MILITARY BUILD-UP DELAYED
Currently, the DOD build-up is expected to result in an increase of 7,400 military and civilian personnel after 2018. This compares to previous estimates of an ultimate increase to the island's permanent population of around 32,000 people (approximately a 20% increase from the current level) as part of its relocation of troops from the nation of Japan.
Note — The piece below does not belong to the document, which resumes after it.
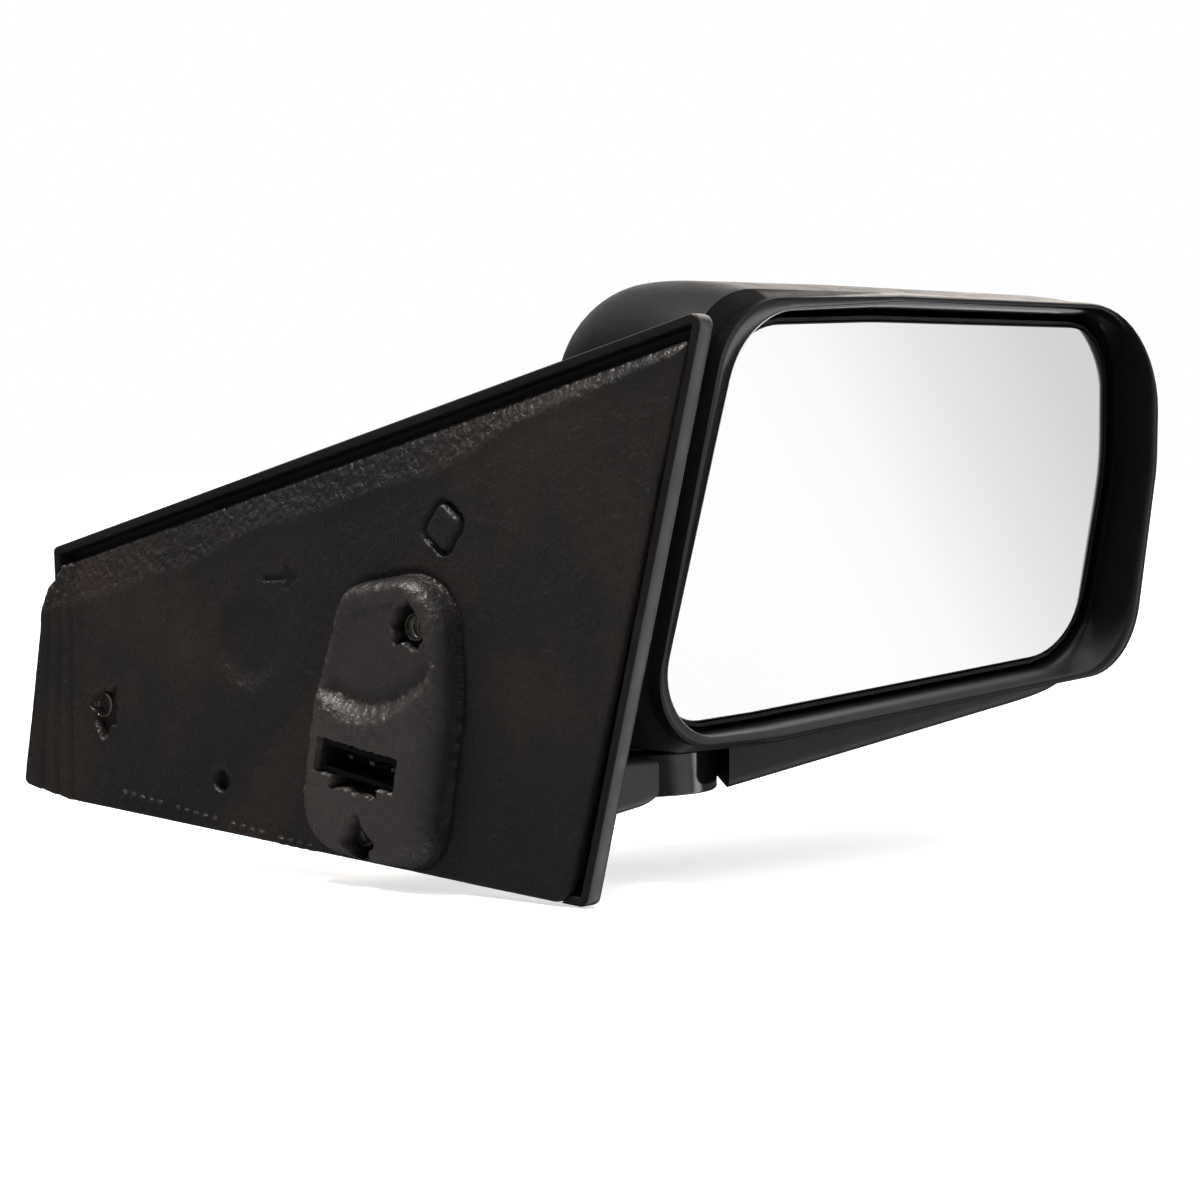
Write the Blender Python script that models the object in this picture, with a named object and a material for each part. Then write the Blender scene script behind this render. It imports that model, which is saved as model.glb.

Positively, the federal government recently appropriated \\$106 million for civilian water and sewer improvements on the island associated with an expected military build-up, the first time the federal government has actually appropriated money towards such action. Receipt of the monies is uncertain, but GWA expects to use the monies to bring one of the WWTPs up to secondary treatment. GWA continues to expect that any additional costs incurred as a result of the build-up will be borne by the military.
LIMITED ECONOMY
The island's economy is driven by the military and tourism sectors. Most tourists are Japanese citizens, although there has been an increasing percentage of South Koreans visiting the island. The year 1997 was the peak year for visitors to the island before a series of setbacks from the Asian economic decline throughout the last decade and various natural disasters, continuing through the recent worldwide economic downturn. However, a recovery continues with fiscal 2014 marking the second highest year for visitor arrivals and hotel occupancy rates at 75% the past several years, the highest in more than a decade; fiscal 2015 is on track to meet or exceed these numbers.
Unemployment on the island is mixed depending on the source, ranging from historically very high (in excess of 20%) to only moderately above average (7.4% as of March 2015). Wealth levels are low, with estimated MHI around 75% of the U.S. average.